My null hypothesis is that the mean is equal to 12.
My alternative hypothesis is that the mean is not equal to 12.

Code 
# Data from past studies
population_mean = 12

# Data for our hypothesis test
p = 0.05
sample_size = 50
SEM = sample_stdev/np.sqrt(sample_size) # This is the Standard Error of the Mean SEM

# Get the z-value
z = (sample_mean-population_mean)/SEM
print(f'Our z-value is {z}')

# TWO SIDED TEST
p_left = norm.cdf(z,0,1)
p_right = 1-norm.cdf(-z,0,1)
p_value = p_right+p_left
# NOTE WE CAN ALSO JUST DO 2*p_right... since this is symmetric

# Compare the results
print(f'For our results to be statistically significant our p-value: {p_value} to be less than the cutoff p: {p}.')

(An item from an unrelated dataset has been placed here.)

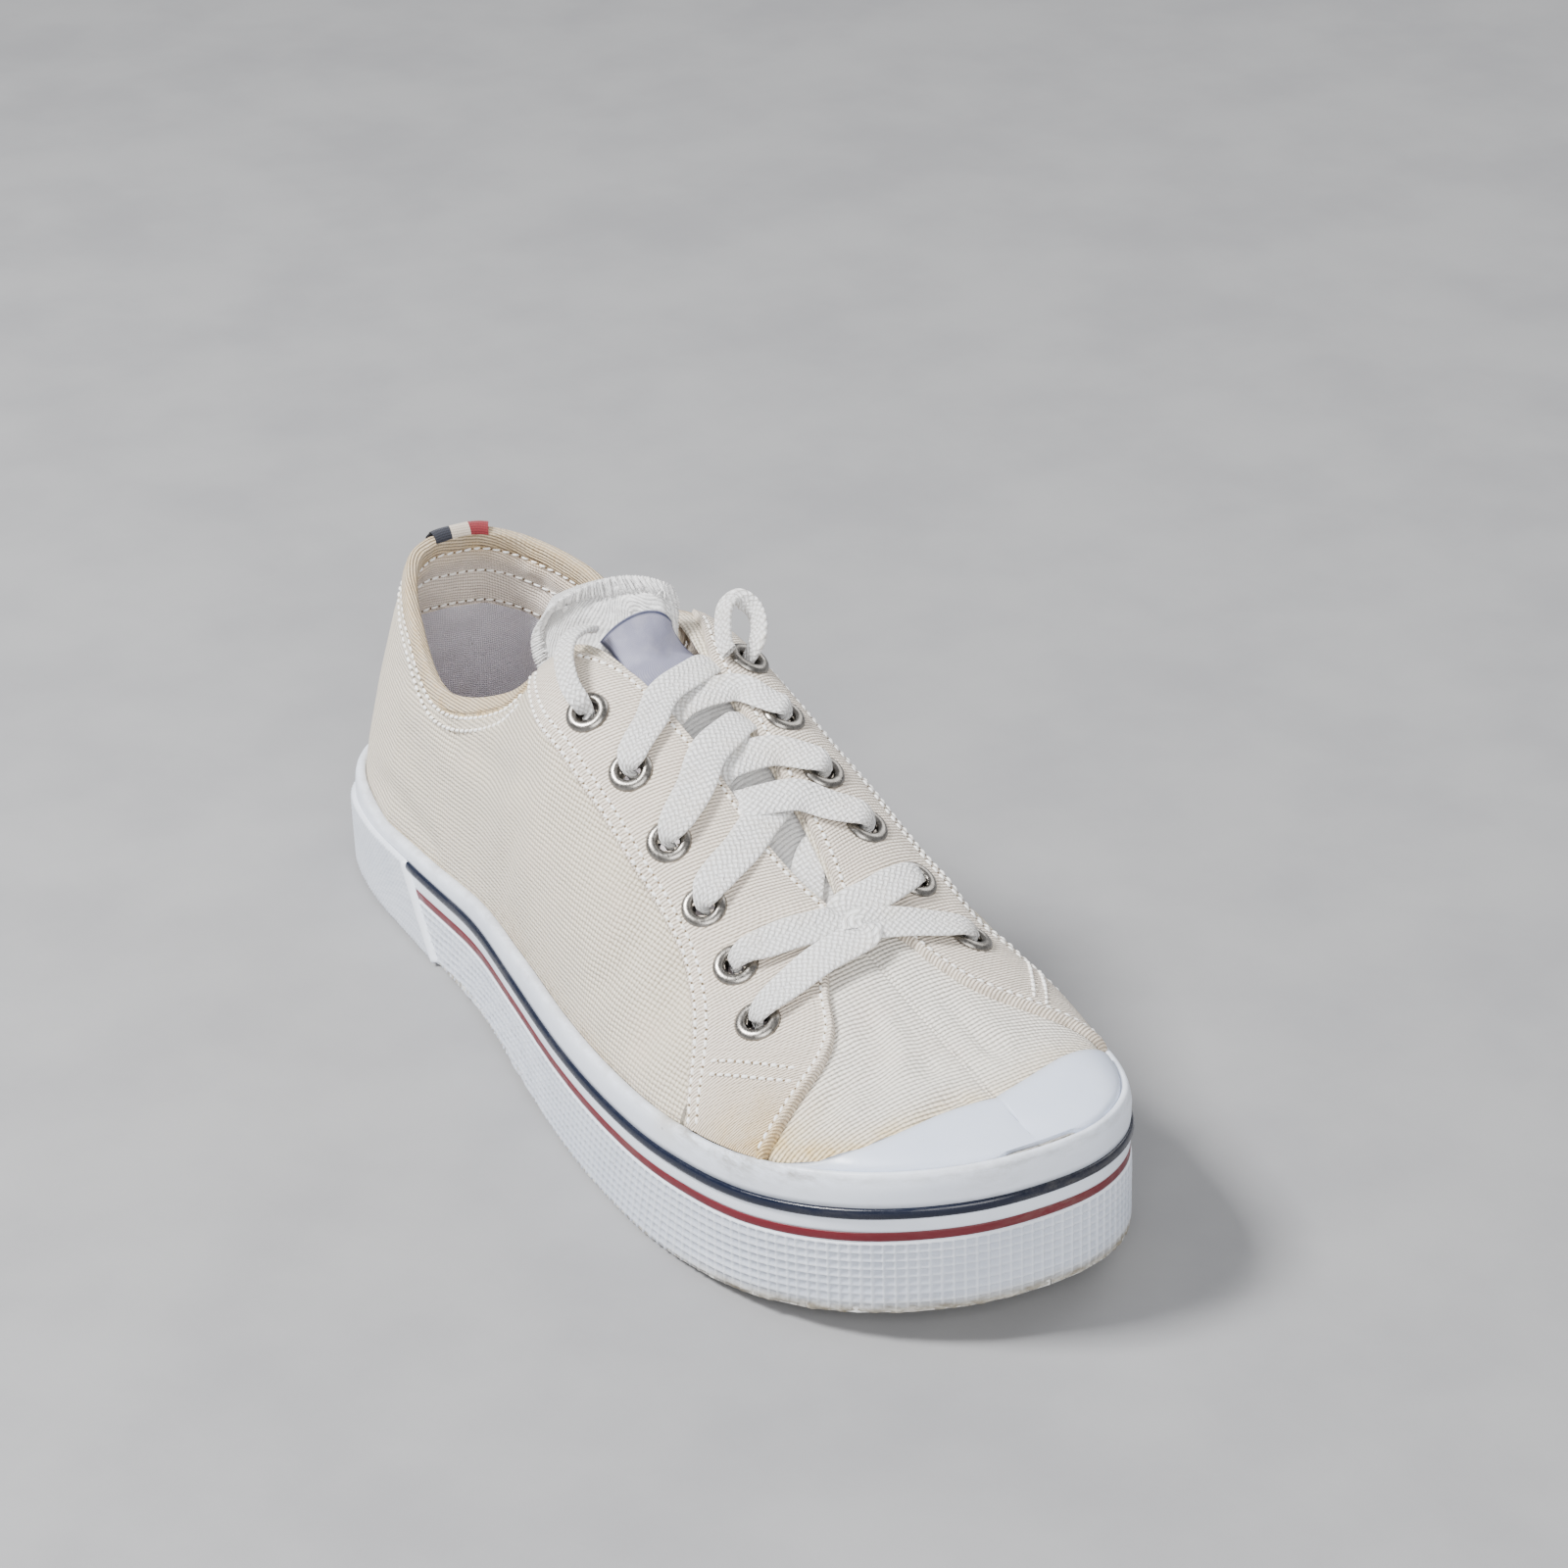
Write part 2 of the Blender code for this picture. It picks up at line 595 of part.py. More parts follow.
def bed_normal(a, c, depth):
    a = min(max(a, 0.1), 4.9)
    c = min(max(c, 0.03), 0.97)
    along = lacing_bed([a + 0.05], c, depth) - lacing_bed([a - 0.05], c, depth)
    across = lacing_bed([a], c + 0.02, depth) - lacing_bed([a], c - 0.02, depth)
    n = np.cross(along, across)[0]
    n = n if n[2] > 0.0 else -n
    return n / np.linalg.norm(n)


# Tongue: from under the vamp, below the eyestays and up past the collar.
TONGUE_DEPTH = -CANVAS_T - 1.5
TONGUE_ROWS = 12
across = np.linspace(-1.0, 1.0, 9)
tongue = []
for k in range(TONGUE_ROWS):
    share = k / (TONGUE_ROWS - 1.0)
    reach = 0.36 + 0.06 * share
    tongue.append(lacing_bed(np.full(9, 5.2 * (1.0 - share)), 0.5 + reach * across, TONGUE_DEPTH))
# Past the throat each row runs from its lateral edge over its middle to its medial edge.
TONGUE_TOP = [
    ((129.0, -16.5, 92.5), (132.2, 1.0, 101.7), (134.0, 14.6, 96.4)),
    ((113.0, -13.5, 89.5), (128.2, 0.4, 107.0), (130.0, 9.0, 103.0)),
    ((99.0, -14.0, 88.5), (124.5, -0.3, 111.0), (128.5, 9.5, 108.0)),
    ((96.0, -14.0, 97.0), (121.3, -1.1, 115.0), (127.5, 10.5, 112.0)),
    ((104.5, -12.5, 108.5), (118.9, -1.9, 118.9), (126.0, 10.0, 116.0)),
]
for ends in TONGUE_TOP:
    left, middle, right = resized(ends)
    row = np.outer(1.0 - across**2, middle)
    row += np.outer(0.5 * (across**2 - across), left)
    row += np.outer(0.5 * (across**2 + across), right)
    tongue.append(row)
tongue_points = np.vstack(tongue)
tongue_faces = split(grid_faces(len(tongue), 9, False))
tongue_n = sheet_normals(tongue_points, tongue_faces)
if tongue_n[:, 2].mean() < 0.0:
    tongue_faces = [f[::-1] for f in tongue_faces]
    tongue_n = -tongue_n
shell, shell_faces = thicken(tongue_points, tongue_faces, 0.0, -TONGUE_T)
finish("tongue", shell, shell_faces, "tongue")

# Blank label sewn on the tongue above the laces.
pick = [r * 9 + c for r in range(10, 15) for c in range(2, 7)]
label_p = tongue_points[pick] * 1.0
label_p[:5] += (tongue_points[pick[5:10]] - tongue_points[pick[:5]]) * 0.6
two_skins("tongue_label", label_p, tongue_n[pick], 5, 5, GAP, GAP + 0.4, "tongue_label")

# Heel ribbon down the back seam, standing a little above the collar.
TAPE_W = 17.0
TAPE_LEAN = 6.5
round_heel = np.linspace(-2.5, 2.5, 101)
tape_p = []
tape_n = []
for w in (0.04, 0.25, 0.5, 0.7, 0.86, 0.93, 0.99):
    y = rib(round_heel, w)[:, 1]
    middle = TAPE_LEAN * w**2
    u = np.interp(np.linspace(middle + 0.5 * TAPE_W, middle - 0.5 * TAPE_W, 5), y[::-1], round_heel[::-1])
    n = rib_normal(u, w)
    tape_n.append(n)
    tape_p.append(rib(u, w) + n * (BIND_T if w > 0.9 else 0.0))
tape_p.append(tape_p[-1] + np.array([0.0, 0.0, 0.8]))
tape_n.append(tape_n[-1])
two_skins("heel_tape", np.vstack(tape_p), np.vstack(tape_n), 8, 5, PANEL_GAP, PANEL_GAP + 0.6, "heel_tape")

# Eyelets: flanged rings through the eyestay and the canvas, in holes of their own.
SEAT = STAY_GAP + PANEL_T + GAP + 0.3
RING_PROFILE = [
    (RING_HOLE, -CANVAS_T - 0.4), (BARREL_R, -CANVAS_T - 0.4), (BARREL_R, SEAT),
    (RING_R, SEAT + 0.1), (RING_R - 1.3, SEAT + 1.3), (RING_HOLE, SEAT + 0.5),
]
RING_SIDES = 10


def on_axis(p, n, profile, sides):
    """Points of a turned profile standing on a point along a direction."""
    side = np.cross(n, [1.0, 0.0, 0.0])
    side /= np.linalg.norm(side)
    other = np.cross(n, side)
    turn = np.arange(sides) * 2.0 * math.pi / sides
    rings = []
    for r, h in profile:
        rings.append(p + n * h + np.outer(np.cos(turn), side) * r + np.outer(np.sin(turn), other) * r)
    return rings


hole_points = []
hole_faces = []
eyelet_spots = []
for table, tag in ((EYELETS_LATERAL, "lateral"), (EYELETS_MEDIAL, "medial")):
    for k, (u, w) in enumerate(table):
        p = rib([u], [w])[0]
        n = rib_normal([u], [w])[0]
        eyelet_spots.append((p, n))
        rings = on_axis(p, n, RING_PROFILE, RING_SIDES)
        rings.append(rings[0])
        finish("eyelet_%s_%d" % (tag, k + 1), np.vstack(rings), grid_faces(len(rings), RING_SIDES, True), "eyelet")
        rings = on_axis(p, n, [(EYELET_HOLE, -6.0), (EYELET_HOLE, 6.0)], RING_SIDES)
        first = len(hole_points) * RING_SIDES
        hole_points += rings
        hole_faces += [tuple(v + first for v in f) for f in grid_faces(2, RING_SIDES, True)]
        hole_faces.append(tuple(first + v for v in reversed(range(RING_SIDES))))
        hole_faces.append(tuple(first + RING_SIDES + v for v in range(RING_SIDES)))


def to_cutter(ob):
    parts.objects.unlink(ob)
    cutters.objects.link(ob)
    ob.hide_render = True
    ob.display_type = "WIRE"


def carve(ob, tool, how):
    mod = ob.modifiers.new(how.lower(), "BOOLEAN")
    mod.operation = how
    mod.solver = "EXACT"
    mod.object = tool


holes = finish("eyelet_holes", np.vstack(hole_points), hole_faces, "eyelet", False)
to_cutter(holes)
carve(upper, holes, "DIFFERENCE")
for panel in eyestays:
    carve(panel, holes, "DIFFERENCE")

# Lace crossings: flat bands over the lacing bed, clear of rings, eyestays and tongue.
# Each band is a route of eyelet row, share across and height above the canvas.
OVER = SEAT + 1.3 + 0.74 + 0.5 * LACE_T
MID = OVER - 0.43
BANDS = [
    [(5.0, -0.04, OVER), (4.95, 0.22, MID + 0.5), (4.80, 0.5, MID + 0.6), (4.86, 0.78, MID + 0.5), (5.0, 1.04, OVER + 0.15)],
    [(4.0, -0.04, OVER), (4.12, 0.22, MID), (4.38, 0.5, MID), (4.2, 0.78, MID), (4.0, 1.04, OVER)],
    [(3.0, -0.04, OVER), (2.8, 0.2, MID), (2.5, 0.46, MID), (2.18, 0.74, MID)],
    [(3.0, 1.04, OVER), (2.8, 0.8, MID + 0.3), (2.5, 0.54, MID + 0.3), (2.18, 0.26, MID)],
    [(2.0, -0.04, OVER), (1.8, 0.2, MID + 0.3), (1.5, 0.46, MID + 0.3), (1.1, 0.8, OVER)],
    [(2.0, 1.04, OVER), (1.8, 0.8, MID), (1.5, 0.54, MID), (1.1, 0.2, OVER)],
    [(1.0, -0.04, OVER), (0.8, 0.2, MID + 0.3), (0.5, 0.45, MID + 0.3), (0.3, 0.64, MID)],
    [(1.0, 1.04, OVER), (0.8, 0.8, MID), (0.52, 0.55, MID), (0.35, 0.36, MID - 0.2)],
    [(2.7, 0.58, MID - 0.3), (3.2, 0.54, MID - 0.3), (3.7, 0.50, MID - 0.3), (4.3, 0.46, MID - 0.2)],
]
bands = []
for index, route in enumerate(BANDS):
    steps = 9 if index < 2 else 6
    way = curve_at(route, np.linspace(0.0, len(route) - 1.0, steps), False)
    spots = np.array([lacing_bed([a], c, h)[0] for a, c, h in way])
    ahead = np.gradient(spots, axis=0)
    ahead /= np.linalg.norm(ahead, axis=1)[:, None]
    spans = []
    for k in range(steps):
        up = bed_normal(way[k][0], way[k][1], way[k][2])
        wide = np.cross(ahead[k], up)
        wide /= np.linalg.norm(wide)
        up = np.cross(wide, ahead[k])
        half_w = 0.5 * LACE_W * (0.62 if k == 0 or (index < 2 and k == steps - 1) else 1.0)
        half_t = 0.5 * LACE_T
        corners = [(-half_w, -half_t), (half_w, -half_t), (half_w, half_t), (-half_w, half_t)]
        spans.append(np.array([spots[k] + wide * i + up * j for i, j in corners]))
    bands.append(band_solid("lace" if index == 0 else "lace_band_%d" % index, spans, "lace"))
for ob in bands[1:]:
    to_cutter(ob)
    carve(bands[0], ob, "UNION")

# The two lace ends: plain cords out of the top eyelets and over the eyestay tops.
END_LATERAL = [
    (143.6, -25.6, 102.0), (139.0, -25.9, 104.6), (131.4, -23.4, 108.4), (124.8, -18.2, 109.4), (120.8, -12.6, 108.6),
]
END_MEDIAL = [
    (146.7, 21.9, 105.7), (143.4, 25.0, 110.2), (138.0, 26.0, 114.0), (136.2, 22.0, 117.0), (137.3, 18.0, 116.2),
    (140.3, 15.2, 111.4), (142.4, 13.6, 107.0),
]
CORD_R = 1.9
for name, route in (("lace_end_lateral", END_LATERAL), ("lace_end_medial", END_MEDIAL)):
    way = curve_at(resized(route), np.linspace(0.0, len(route) - 1.0, 13), False)
    line = bpy.data.curves.new(name, "CURVE")
    line.dimensions = "3D"
    line.bevel_depth = CORD_R * 0.001
    line.bevel_resolution = 2
    line.use_fill_caps = True
    spline = line.splines.new("POLY")
    spline.points.add(len(way) - 1)
    for point, spot in zip(spline.points, place(way)):
        point.co = (*spot, 1.0)
    cord = bpy.data.objects.new(name, line)
    parts.objects.link(cord)
    mat = bpy.data.materials.new(name)
    mat.use_nodes = True
    mat.node_tree.nodes["Principled BSDF"].inputs["Base Color"].default_value = (*COLOURS["lace"][0], 1.0)
    mat.node_tree.nodes["Principled BSDF"].inputs["Roughness"].default_value = COLOURS["lace"][1]
    line.materials.append(mat)
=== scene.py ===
import math

import bmesh
import bpy
import numpy as np
from mathutils import Matrix, Vector


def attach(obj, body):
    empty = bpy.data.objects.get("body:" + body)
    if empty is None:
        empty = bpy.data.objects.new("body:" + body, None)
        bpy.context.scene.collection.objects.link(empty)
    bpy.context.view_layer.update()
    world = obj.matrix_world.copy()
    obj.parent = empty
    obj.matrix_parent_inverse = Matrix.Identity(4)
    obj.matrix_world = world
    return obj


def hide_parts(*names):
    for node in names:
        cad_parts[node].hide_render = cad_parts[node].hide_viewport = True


# Looks of the low canvas sneaker. Lengths are millimetres in the shoe's own frame:
# X from heel to toe, Y toward the medial side, Z up. place() gives the row frame.

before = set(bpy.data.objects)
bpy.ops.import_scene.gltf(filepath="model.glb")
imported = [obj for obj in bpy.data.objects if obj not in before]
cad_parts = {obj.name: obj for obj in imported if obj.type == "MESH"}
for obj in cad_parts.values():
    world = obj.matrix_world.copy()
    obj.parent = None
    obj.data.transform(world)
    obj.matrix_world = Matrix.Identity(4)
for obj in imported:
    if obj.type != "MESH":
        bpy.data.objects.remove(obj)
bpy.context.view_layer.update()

# Camera: the photo's angle to the shoe.
AZIMUTH, ELEVATION, ROLL = math.radians(60.6632), math.radians(28.4606), math.radians(-2.0117)
DISTANCE = 1063.8
TARGET = (177.068, 11.051, 83.690)
LENS = 101.25

# Sizes and tables of the part's source.
SOLE_L = 300.0
DRAWN_L = 300.0
SIZE = SOLE_L / DRAWN_L
TOE_SPRING = 10.4
ARCH_LIFT = 1.4
HEEL_TOP = 88.5
STRIPE_HEEL = 17.5
STRIPE_MID = 28.2
STRIPE_APART = 6.3
FOX_T = 3.0
CANVAS_T = 2.0
PANEL_T = 1.0
PATCH_REACH = 80.2
GAP = 0.3
PANEL_GAP = 0.5
STAY_GAP = 0.7
BED_HEEL = 15.0
BED_TOE = 12.0
TONGUE_T = 3.2
LACE_W = 8.6
BIND_T = 0.7
UPWARD = np.array([0.0, 0.0, 1.0])

# Plan of the sole as shares of the length and half widths, from the heel round the
# lateral side to the toe and back along the medial side.
SOLE_PLAN = [
    (0.000, 0.0), (0.009, -18.0), (0.045, -30.6), (0.12, -36.8),
    (0.22, -38.9), (0.34, -41.0), (0.46, -47.0), (0.58, -52.3),
    (0.68, -54.3), (0.77, -52.9), (0.86, -46.8), (0.935, -33.1),
    (0.985, -13.3), (1.000, 6.5), (0.99, 24.1), (0.95, 38.8),
    (0.88, 47.8), (0.79, 52.9), (0.69, 51.6), (0.58, 45.3),
    (0.46, 39.6), (0.34, 39.0), (0.22, 40.5), (0.12, 38.6),
    (0.045, 31.4), (0.009, 18.5),
]
STATIONS = len(SOLE_PLAN)
# Plan points whose ribs end at the front of the throat, and the one at the toe.
FRONT_L = 9
FRONT_M = 17
TOE = 13

# Edge of collar and throat, from the throat front along the lateral side, round
# the heel and back along the medial side. One point for each plan point.
EDGE_LATERAL = [
    (12.0, 5.0, HEEL_TOP), (12.6, -3.5, 88.2), (19.5, -12.0, 86.6), (38.0, -20.5, 81.2),
    (66.0, -26.5, 73.2), (97.0, -21.5, 83.6), (121.0, -10.5, 104.0), (160.0, -5.5, 94.8),
    (196.0, -2.0, 76.0),
]
EDGE_MEDIAL = [
    (196.0, 7.5, 77.6), (160.0, 9.5, 94.6), (122.0, 13.0, 105.6), (97.0, 26.5, 88.0),
    (66.0, 33.0, 76.0), (38.0, 33.0, 79.6), (19.5, 26.0, 83.2), (12.6, 14.5, 87.4),
]
# Ridge of the vamp, from the throat front to the toe.
RIDGE = [(218.0, 4.0, 66.0), (245.0, 6.0, 56.6), (268.0, 7.0, 50.6), (282.0, 7.0, 47.9), (288.5, 7.0, 46.2)]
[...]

# This is the same as what we found above for the Error
# This is the negative side since p=0.05
# We do p/2 because we are splitting the tails on either side
z_c = norm.ppf(p/2,0,1)

# Find what recovery time matches this
x_c_right = population_mean - z_c*SEM
x_c_left = population_mean + z_c*SEM
print(f'In this study with {sample_size} samples we would need to see a mean number of chips outside {x_c_left} and {x_c_right} to have statistically significant results.')
Our z-value is -0.6151985873962956
For our results to be statistically significant our p-value: 0.5384235805689417 to be less than the cutoff p: 0.05.
In this study with 50 samples we would need to see a mean number of chips outside 11.426537179302805 and 12.573462820697195 to have statistically significant results.